Running used to be liberating. I am SO grateful that I can run here, however I feel as though a run has become something altogether restricting. I used to run in a sports bra & “booty shorts.” Here, it is customary to run in mesh shorts down to my knees and a t-shirt, (I know my Hounds can empathize with a shared hatred of the cotton T) bogged down by the extra weight of sweat soaked material. I used to be able to run for miles – letting my legs fly from underneath me as they pleased. Here, I can only run so far before I must turn around for fear that the sweltering heat and unyielding sun that gradually sucks the life out of my perpetually dehydrated body will prevent me from making it back to Xavier on my own willpower.
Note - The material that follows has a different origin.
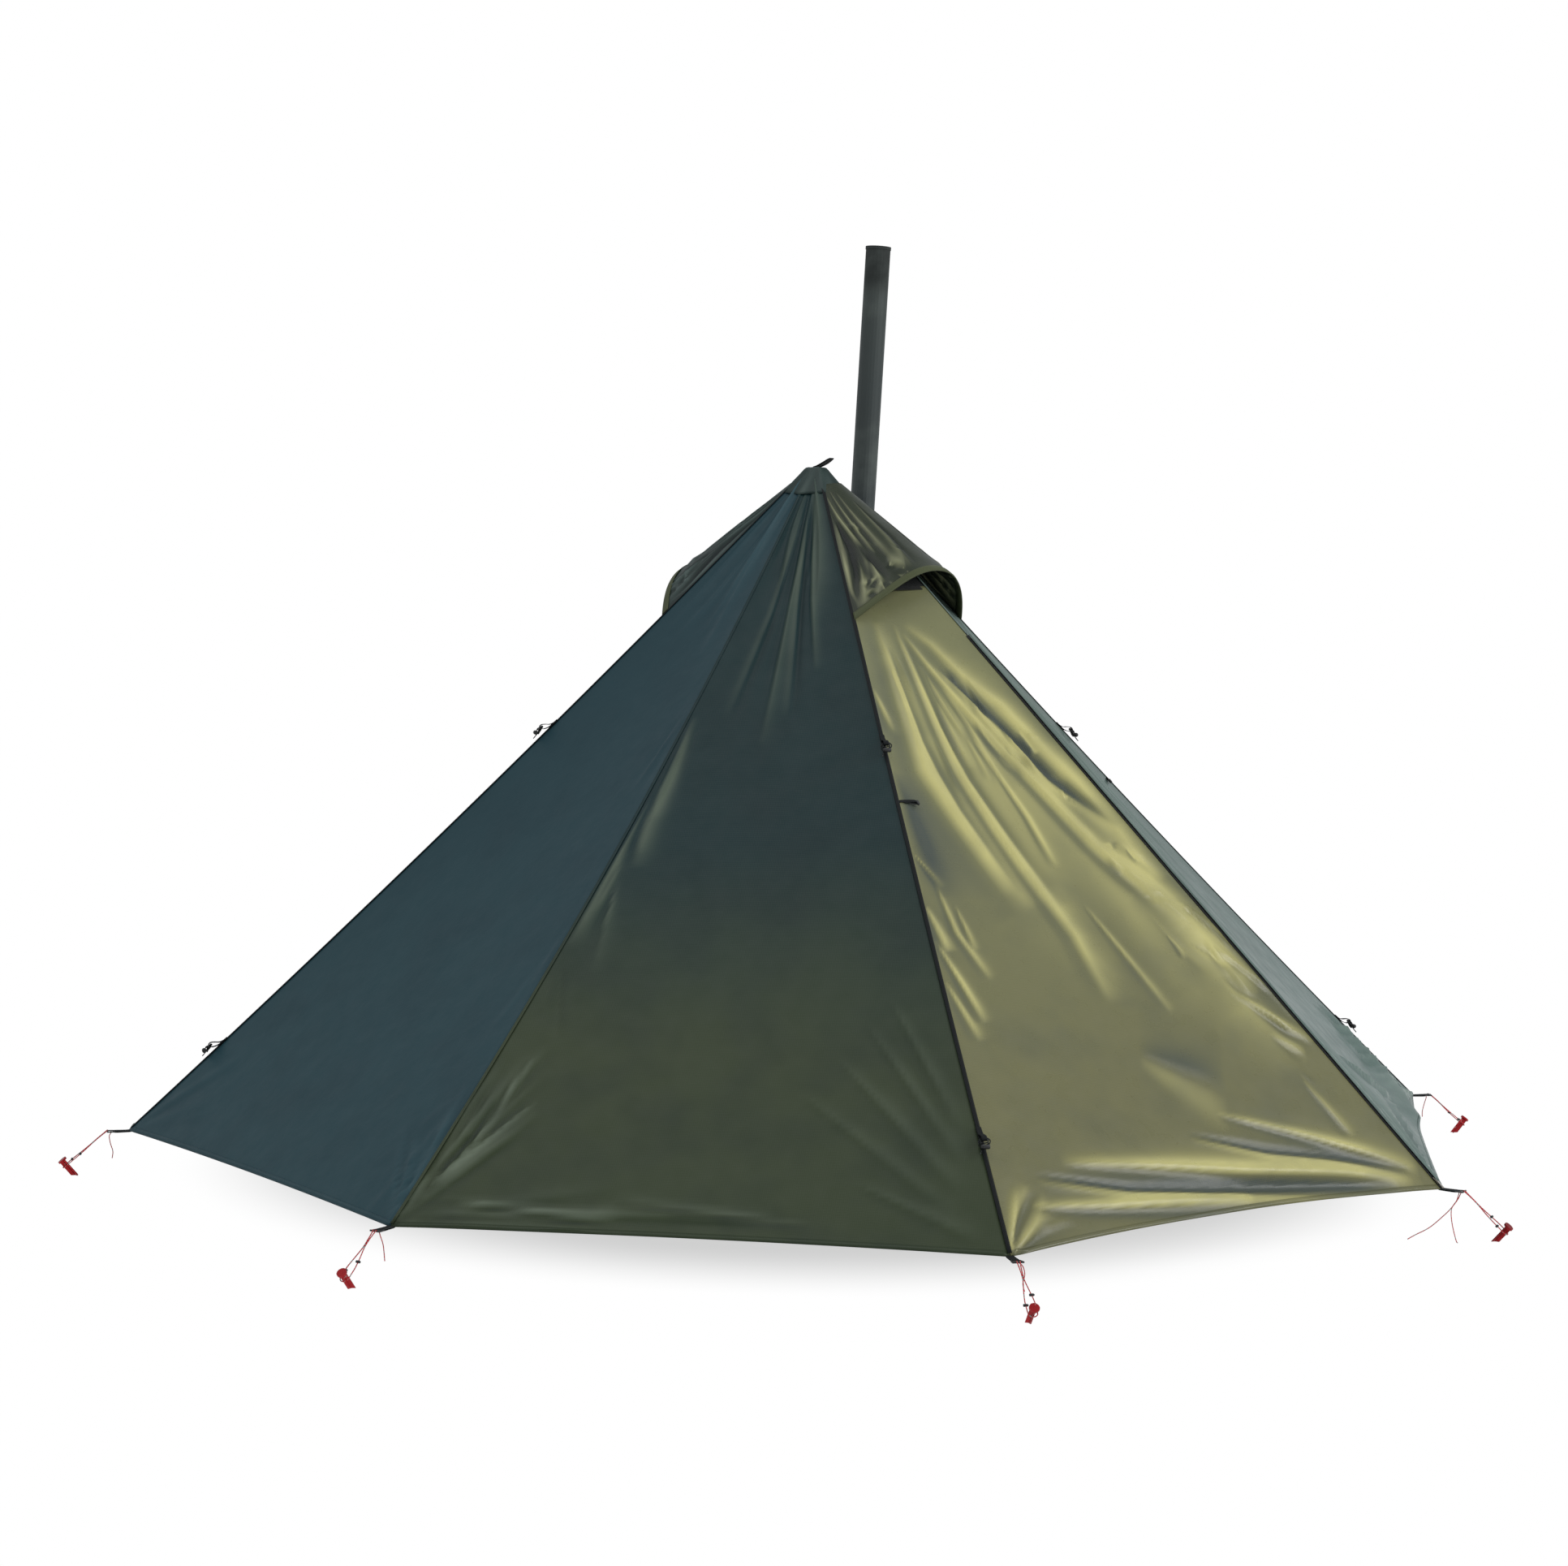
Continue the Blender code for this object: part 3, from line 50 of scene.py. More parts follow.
MM = 0.001
UP = Vector((0.0, 0.0, 1.0))
WHITE = (1.0, 1.0, 1.0, 1.0)
TENT = "pitched_tent"
Place = tuple[float, float]
Spot = tuple[float, float, float]


# Shader helpers


def linear(code: str) -> tuple[float, float, float, float]:
    """Turns a written colour such as "7d7c5a" into scene-linear red, green, blue and alpha."""
    parts = [int(code[i : i + 2], 16) / 255 for i in (0, 2, 4)]
    flat = [c / 12.92 if c <= 0.04045 else ((c + 0.055) / 1.055) ** 2.4 for c in parts]
    return (flat[0], flat[1], flat[2], 1.0)


class Sock:
    """A shader socket that takes part in sums."""

    def __init__(self, graph: "Graph", socket: Any) -> None:
        """Wraps an output socket of one tree."""
        self.graph = graph
        self.socket = socket

    def maths(self, operation: str, *values: Any) -> "Sock":
        """Adds a Math node whose first value is this one."""
        return self.graph.node("ShaderNodeMath", {"operation": operation}, (self, *values))

    def __add__(self, other: Any) -> "Sock":
        """This plus other."""
        return self.maths("ADD", other)

    __radd__ = __add__

    def __mul__(self, other: Any) -> "Sock":
        """This times other."""
        return self.maths("MULTIPLY", other)

    __rmul__ = __mul__

    def __sub__(self, other: Any) -> "Sock":
        """This minus other."""
        return self.maths("SUBTRACT", other)

    def __rsub__(self, other: Any) -> "Sock":
        """Other minus this."""
        return self.graph.node("ShaderNodeMath", {"operation": "SUBTRACT"}, (other, self))

    def __truediv__(self, other: Any) -> "Sock":
        """This over other."""
        return self.maths("DIVIDE", other)

    def __neg__(self) -> "Sock":
        """This with its sign turned."""
        return self * -1.0

    def held(self, low: float = 0.0, high: float = 1.0) -> "Sock":
        """This kept between two limits."""
        return self.maths("MAXIMUM", low).maths("MINIMUM", high)

    def eased(self, low: float, high: float) -> "Sock":
        """0 below low, 1 above high, and smooth between."""
        settings = {"interpolation_type": "SMOOTHSTEP"}
        return self.graph.node("ShaderNodeMapRange", settings, {0: self, 1: low, 2: high, 3: 0.0, 4: 1.0})

    def stripes(self, pitch: float, share: float) -> "Sock":
        """1 on a share of each pitch and 0 on the rest."""
        return (self / pitch).maths("FRACT").maths("LESS_THAN", share)

    def waves(self, pitch: float) -> "Sock":
        """A sine of that pitch, from -1 to 1."""
        return (self * (math.tau / pitch)).maths("SINE")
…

People line the streets as I run through, which one could easily mistake for a personal cheering squat, but I cannot say anything but an impish “Nesor Annim (Good Morning).” Little budding runners match my stride – two of theirs to every one of mine, but I cannot cheer them on – I can’t say anything encouraging but smile and wave as their breath grows short and their steps trail off.

Adjusting has also been much harder that I could have imagined as physically manifested in upset stomachs and migraines. You would think - new world…so much to explore and take in…..and there IS… oh my goodness gracious there is! But adjusting to life away from home has in all honesty been so tough. The power goes on and off at whim and the internet works sporadically so it is very hard to get online and check e-mails. Even when I can get online, I can’t even begin to respond sufficiently with everything that I want to say! Thus, I do feel so cut off and isolated…I just don’t want those people who I care about so much – I don’t want YOU to foget how much I love you. When I can’t be there in person and I could never fully convey it in an e-mail, the best I can do is pray that you don’t forget…Pray that God wraps His arms around you everyday. You send such lovely e-mails and support and I just pray in some small way you can understand and can feel my love reciprocated. There is no way I could ever thank you enough – but trust that I have some monster hugs waiting for you when I return – and I do mean MONSTER. (in case you weren’t aware – Hugs accrue interest in the form of intensity….thus – you can only imagine how INTENSE these hugs are going to be after 22 months of interest!!!)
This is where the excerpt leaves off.